Recorded data:
══════════

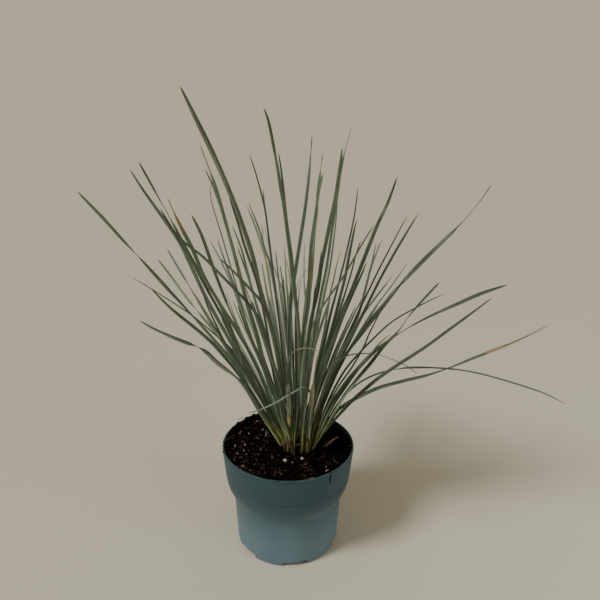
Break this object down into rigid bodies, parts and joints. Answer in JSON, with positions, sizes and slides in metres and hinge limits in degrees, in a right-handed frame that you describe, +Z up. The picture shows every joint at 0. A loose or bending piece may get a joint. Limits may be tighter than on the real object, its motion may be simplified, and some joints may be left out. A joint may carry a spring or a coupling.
{
  "type": "potted plant",
  "caption": "Potted blue oat grass: a loose tuft of narrow, stiff, blue-green leaves in a round plastic nursery pot filled with dark potting soil.",
  "frame": {"origin": "centre of the pot's flat underside, on the surface that the pot stands on", "axes": "+Z up along the pot's axis; -Y towards the viewer of the picture; +X to the right in that view, the side of the two long low leaves"},
  "size_m": [0.4549, 0.3801, 0.4492],
  "materials": {
    "pot_plastic": "satin to glossy, blue-grey, thin moulded wall",
    "soil": "moist dark peat with bark chips",
    "leaf": "glaucous blue-green leaf with a matt waxy bloom"
  },
  "bodies": {
    "root": {"pot": "pot_plastic", "soil": "soil", "shoot_01": "leaf", "shoot_02": "leaf", "shoot_03": "leaf", "shoot_04": "leaf", "shoot_05": "leaf", "shoot_06": "leaf", "shoot_07": "leaf", "shoot_08": "leaf", "shoot_09": "leaf", "shoot_10": "leaf", "shoot_11": "leaf", "shoot_12": "leaf", "shoot_13": "leaf", "shoot_14": "leaf", "shoot_15": "leaf", "shoot_16": "leaf", "shoot_17": "leaf", "shoot_18": "leaf", "shoot_19": "leaf", "shoot_20": "leaf", "shoot_21": "leaf", "shoot_22": "leaf", "shoot_23": "leaf", "shoot_24": "leaf", "shoot_25": "leaf", "shoot_26": "leaf", "shoot_27": "leaf", "shoot_28": "leaf", "shoot_29": "leaf", "shoot_30": "leaf", "shoot_31": "leaf", "shoot_32": "leaf", "shoot_33": "leaf", "shoot_34": "leaf", "shoot_35": "leaf", "shoot_36": "leaf", "shoot_37": "leaf", "shoot_38": "leaf", "shoot_39": "leaf", "shoot_40": "leaf", "shoot_41": "leaf", "shoot_42": "leaf", "shoot_43": "leaf", "shoot_44": "leaf", "shoot_45": "leaf", "shoot_46": "leaf", "shoot_47": "leaf", "shoot_48": "leaf", "shoot_49": "leaf", "shoot_50": "leaf", "shoot_51": "leaf", "shoot_52": "leaf", "shoot_53": "leaf", "shoot_54": "leaf"}
  },
  "joints": []
}
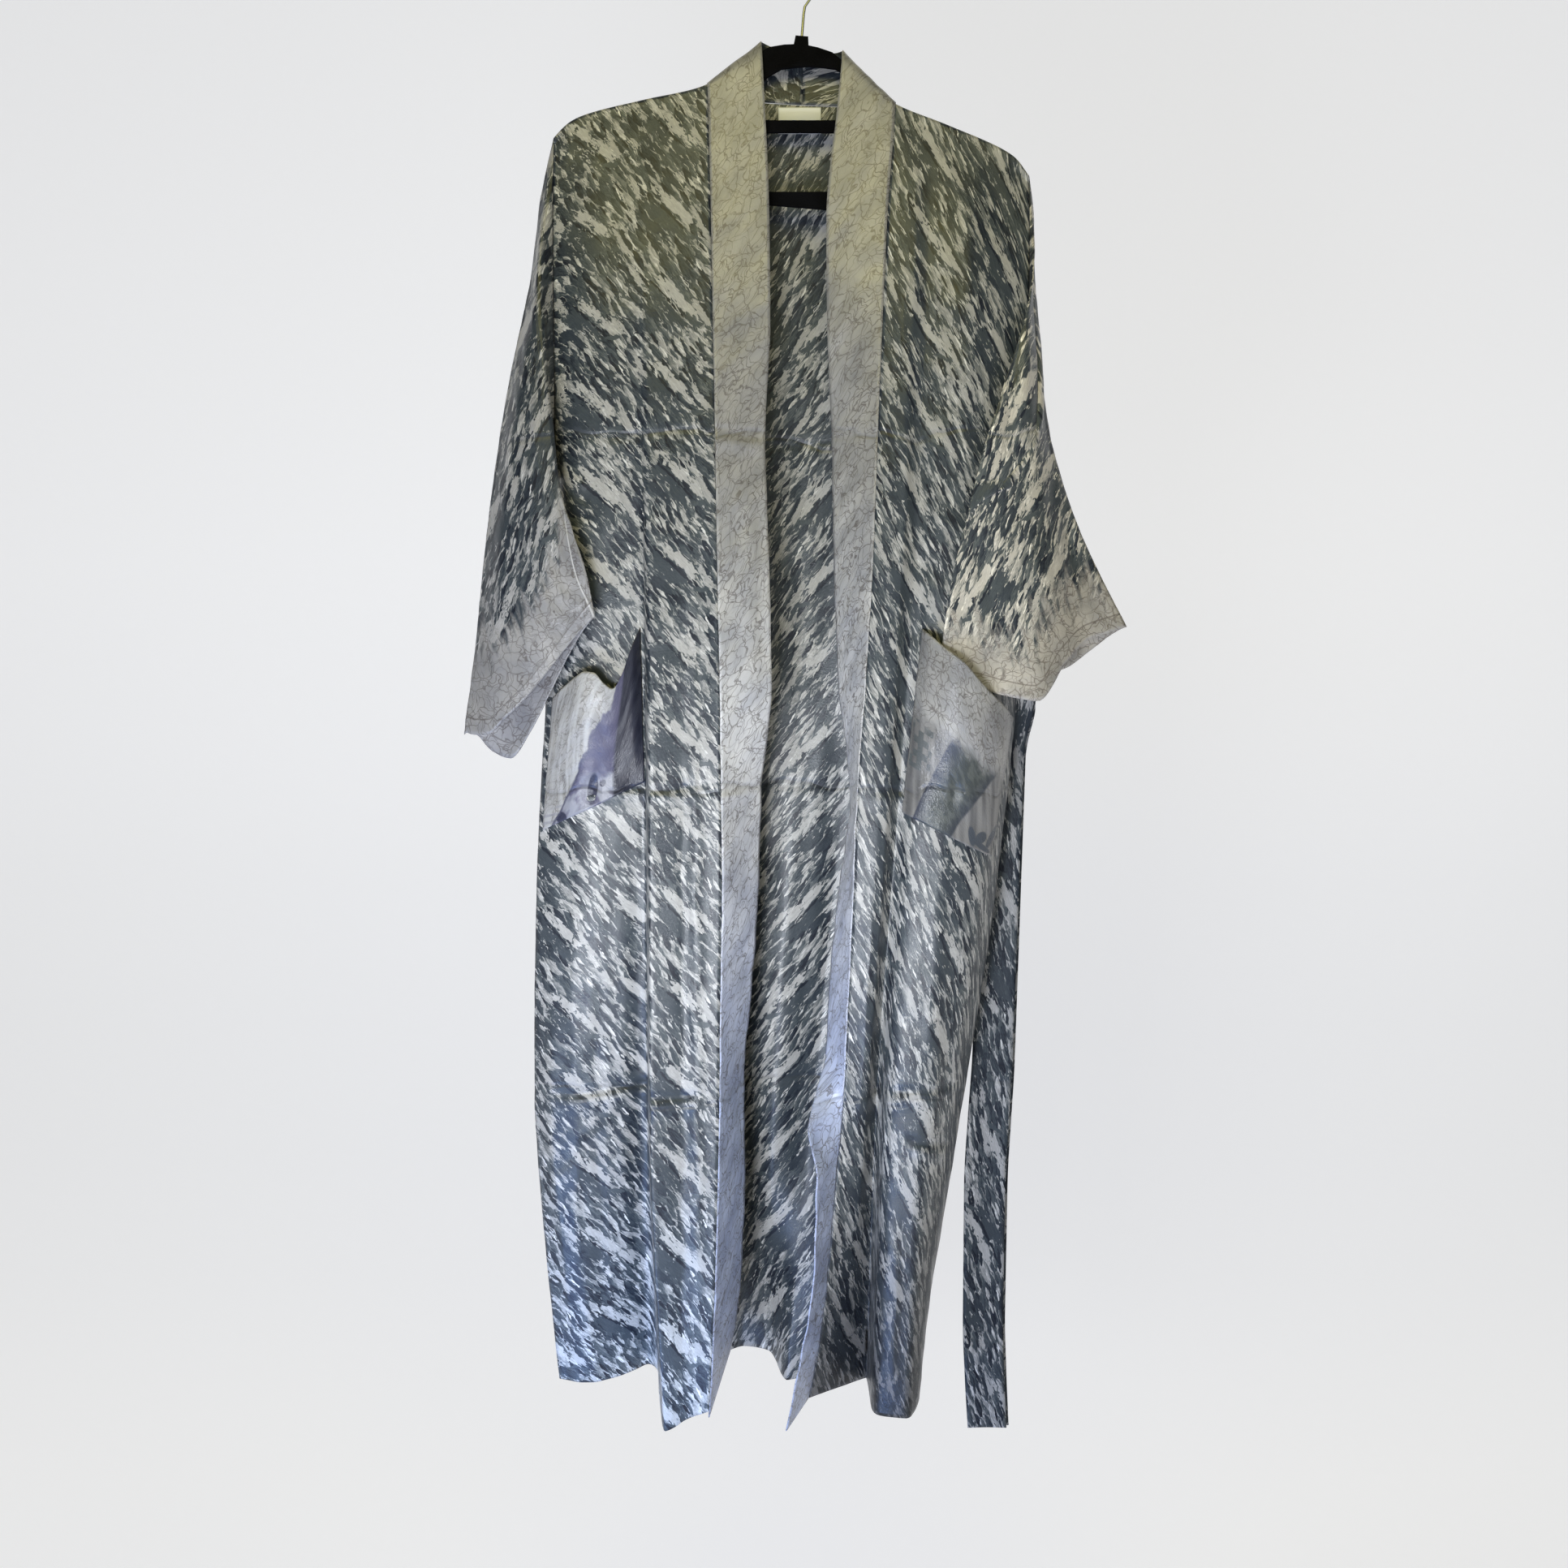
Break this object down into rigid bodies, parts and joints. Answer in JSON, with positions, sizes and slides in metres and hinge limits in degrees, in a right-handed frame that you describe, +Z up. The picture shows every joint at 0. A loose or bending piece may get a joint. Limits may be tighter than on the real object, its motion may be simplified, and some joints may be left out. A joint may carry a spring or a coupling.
{
  "type": "kimono robe on clothes hanger",
  "caption": "Full-length open kimono robe in printed satin, with plain neckband, wide sleeves, patch pockets and a doubled tie belt, hanging on a slim flocked hanger.",
  "frame": {"origin": "inside top of the hanger's hook, where a rail carries it", "axes": "+Z up, +X to the right of a viewer who faces the robe's open front, +Y away from that viewer"},
  "size_m": [0.6481, 0.1569, 1.4546],
  "materials": {
    "printed_satin": "satin weave with a printed all-over leaf pattern",
    "crackle_satin": "satin weave with fine crackle lines",
    "border_satin": "satin weave with a printed border",
    "label_satin": "cream ribbon satin",
    "flocked_black": "black flock",
    "bright_steel": "bright wire"
  },
  "bodies": {
    "root": {"front_left_upper": "printed_satin", "front_left_middle": "printed_satin", "front_left_lower": "printed_satin", "front_right_upper": "printed_satin", "front_right_middle": "printed_satin", "front_right_lower": "printed_satin", "back_left_upper": "printed_satin", "back_left_middle": "printed_satin", "back_left_lower": "printed_satin", "back_right_upper": "printed_satin", "back_right_middle": "printed_satin", "back_right_lower": "printed_satin", "sleeve_left": "printed_satin", "sleeve_right": "printed_satin", "neckband_left_upper": "crackle_satin", "neckband_left_middle": "crackle_satin", "neckband_left_lower": "crackle_satin", "neckband_right_upper": "crackle_satin", "neckband_right_middle": "crackle_satin", "neckband_right_lower": "crackle_satin", "pocket_left": "border_satin", "pocket_right": "border_satin", "belt": "printed_satin", "belt_loop_left": "printed_satin", "belt_loop_right": "printed_satin", "neck_label": "label_satin", "hanger_body": "flocked_black", "hanger_hook": "bright_steel"}
  },
  "joints": []
}
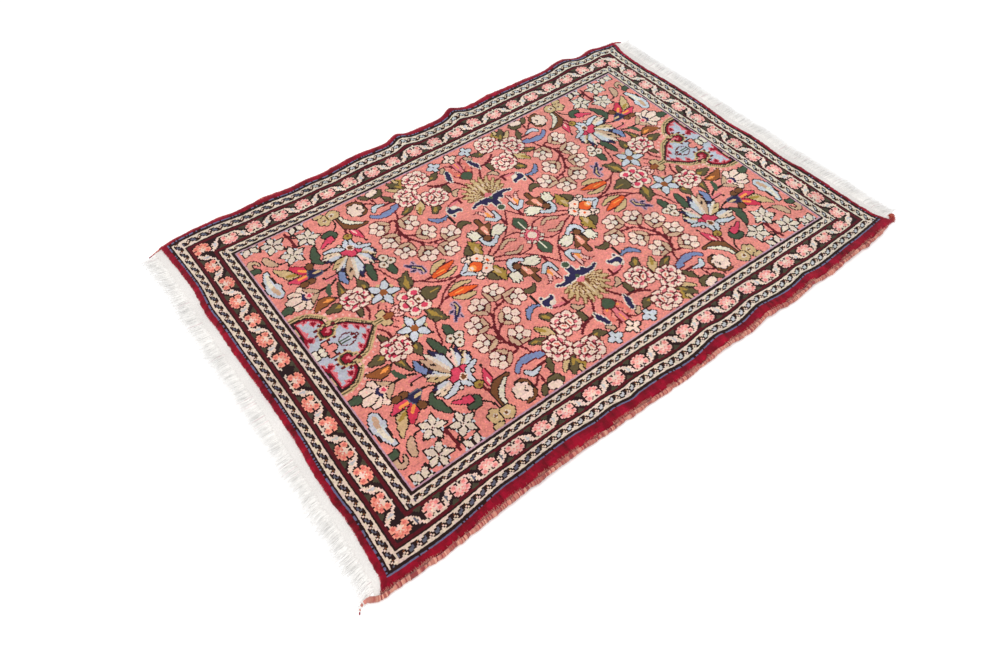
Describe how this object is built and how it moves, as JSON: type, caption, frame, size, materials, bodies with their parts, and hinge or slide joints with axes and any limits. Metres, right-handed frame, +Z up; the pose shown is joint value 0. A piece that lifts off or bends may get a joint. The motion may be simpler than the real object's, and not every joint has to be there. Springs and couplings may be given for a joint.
{
  "type": "persian rug",
  "caption": "Small hand-knotted rectangular rug lying flat, with rippled long edges, overcast side cords and a loose warp fringe at both ends.",
  "frame": {"origin": "centre of the rug's footprint, fringes included, on the floor", "axes": "+X along the rug's long side, +Y to the far long edge in the picture, +Z up from the floor"},
  "size_m": [1.3266, 0.886, 0.0191],
  "materials": {
    "wool_pile": "cut wool pile, matte with a slight sheen",
    "selvedge_yarn": "overcast wool yarn, matte",
    "cotton_warp": "undyed cotton, matte"
  },
  "bodies": {
    "root": {"pile_body": "wool_pile", "selvedge_front": "selvedge_yarn", "selvedge_back": "selvedge_yarn", "fringe_left": "cotton_warp", "fringe_right": "cotton_warp"}
  },
  "joints": []
}
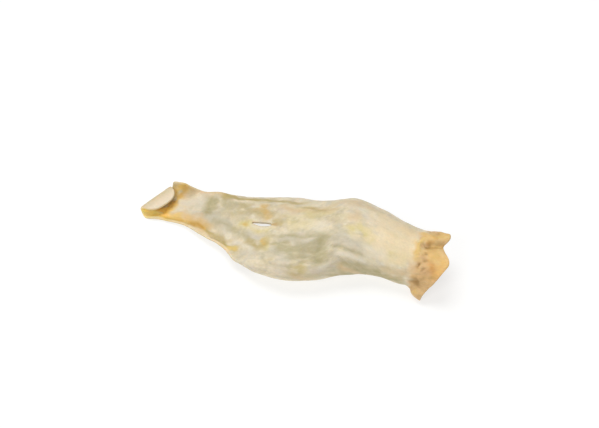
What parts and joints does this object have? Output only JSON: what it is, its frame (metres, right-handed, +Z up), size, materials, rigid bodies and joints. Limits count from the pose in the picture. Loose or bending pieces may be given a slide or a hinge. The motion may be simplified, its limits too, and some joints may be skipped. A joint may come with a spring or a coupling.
{
  "type": "dried goat ear",
  "caption": "Whole dried goat ear lying back side up: leaf folded over at the tip, wide arched middle with a tag slit, rolled tube with a flared, lobed base.",
  "frame": {"origin": "middle of the floor of the bounding box, on the surface that the ear lies on", "axes": "+X along the ear from the folded tip to the base, +Y across it towards the far margin, +Z up, out of the ear's back"},
  "size_m": [0.1684, 0.0574, 0.0298],
  "materials": {
    "ear_skin": "dry cream skin with a soft sheen, amber at the creases and orange at the base"
  },
  "bodies": {
    "root": {"ear": "ear_skin"}
  },
  "joints": []
}
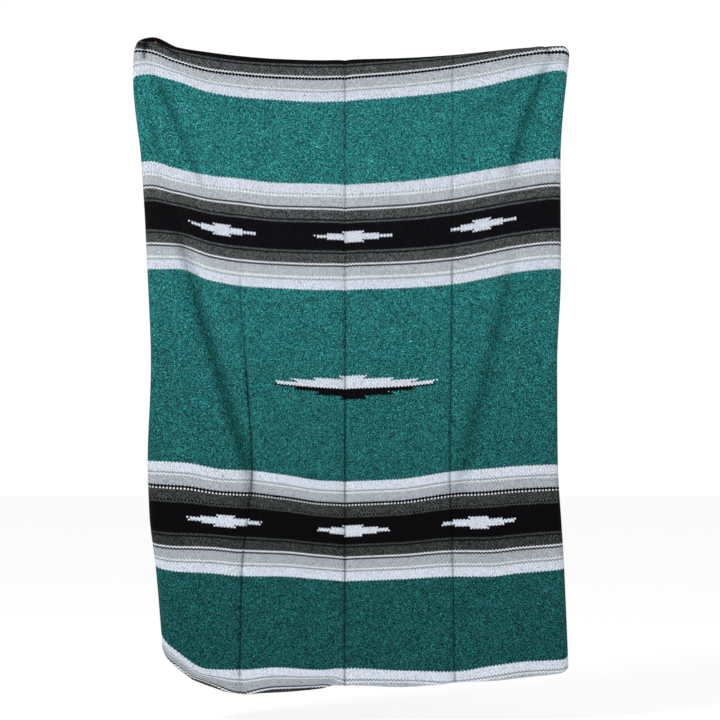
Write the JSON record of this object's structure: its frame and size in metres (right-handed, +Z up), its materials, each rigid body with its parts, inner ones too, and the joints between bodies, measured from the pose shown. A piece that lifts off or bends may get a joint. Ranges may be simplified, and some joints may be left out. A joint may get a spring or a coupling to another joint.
{
  "type": "striped handwoven blanket hung from two nails",
  "caption": "Green heather handwoven blanket with striped bands and stepped diamonds, hung by its upper corners from plain nails.",
  "frame": {"origin": "on the wall, half way between the two nails that hold the upper corners", "axes": "+Z up, -Y out of the wall towards the viewer, +X to the right across the blanket as seen from the front"},
  "size_m": [1.2443, 0.0997, 1.8759],
  "materials": {
    "weave": "coarse plain weave, green heather ground with white, grey and black stripes",
    "iron": "rusty plain iron wire nail"
  },
  "bodies": {
    "root": {"blanket_cloth": "weave", "nail_left": "iron", "nail_right": "iron"}
  },
  "joints": []
}
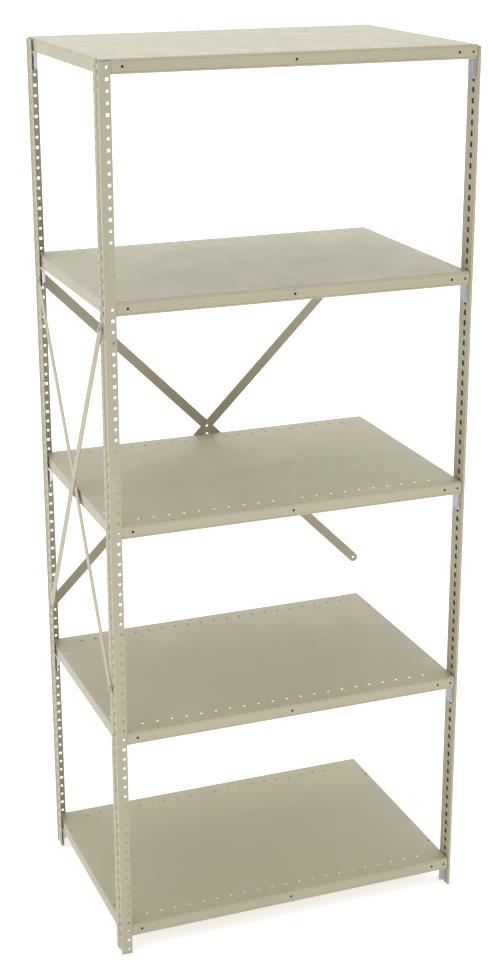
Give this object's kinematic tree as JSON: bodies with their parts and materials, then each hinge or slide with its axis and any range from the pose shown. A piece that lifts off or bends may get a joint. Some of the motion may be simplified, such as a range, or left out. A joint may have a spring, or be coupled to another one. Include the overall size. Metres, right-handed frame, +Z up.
{
  "type": "open clip-type steel shelving unit",
  "caption": "Tall open steel shelving add-on unit: perforated angle posts, box-formed shelves hung on clips, and crossed sway braces at the back and the left end.",
  "frame": {"origin": "On the floor, at the centre of the whole unit's footprint box", "axes": "+Z up; +X to the right as seen from the front; -Y is the front"},
  "size_m": [0.93, 0.6216, 2.2139],
  "materials": {
    "post_enamel": "baked putty-beige enamel, satin, slight orange peel",
    "shelf_enamel": "baked putty-beige enamel, satin, slight orange peel",
    "brace_enamel": "baked putty-beige enamel, satin",
    "zinc_plate": "clear zinc plate with a cool grey tint"
  },
  "bodies": {
    "root": {"front_left_post": "post_enamel", "rear_left_post": "post_enamel", "front_right_post": "post_enamel", "shelf_1": "shelf_enamel", "shelf_2": "shelf_enamel", "shelf_3": "shelf_enamel", "shelf_4": "shelf_enamel", "shelf_5": "shelf_enamel", "clip_1_front_left": "zinc_plate", "clip_1_rear_left": "zinc_plate", "clip_1_front_right": "zinc_plate", "clip_2_front_left": "zinc_plate", "clip_2_rear_left": "zinc_plate", "clip_2_front_right": "zinc_plate", "clip_3_front_left": "zinc_plate", "clip_3_rear_left": "zinc_plate", "clip_3_front_right": "zinc_plate", "clip_4_front_left": "zinc_plate", "clip_4_rear_left": "zinc_plate", "clip_4_front_right": "zinc_plate", "clip_5_front_left": "zinc_plate", "clip_5_rear_left": "zinc_plate", "clip_5_front_right": "zinc_plate", "back_brace_rising": "brace_enamel", "back_brace_falling": "brace_enamel", "side_brace_rising": "brace_enamel", "side_brace_falling": "brace_enamel", "side_bolt_front_upper": "zinc_plate", "side_nut_front_upper": "zinc_plate", "side_bolt_front_lower": "zinc_plate", "side_nut_front_lower": "zinc_plate", "side_bolt_rear_upper": "zinc_plate", "side_nut_rear_upper": "zinc_plate", "side_bolt_rear_lower": "zinc_plate", "side_nut_rear_lower": "zinc_plate", "back_bolt_upper": "zinc_plate", "back_nut_upper": "zinc_plate", "back_bolt_lower": "zinc_plate", "back_nut_lower": "zinc_plate"}
  },
  "joints": []
}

══════════

Exercise prompt: Report how many lines hold the string "parts", giving the number and nothing else.

The completed task: 6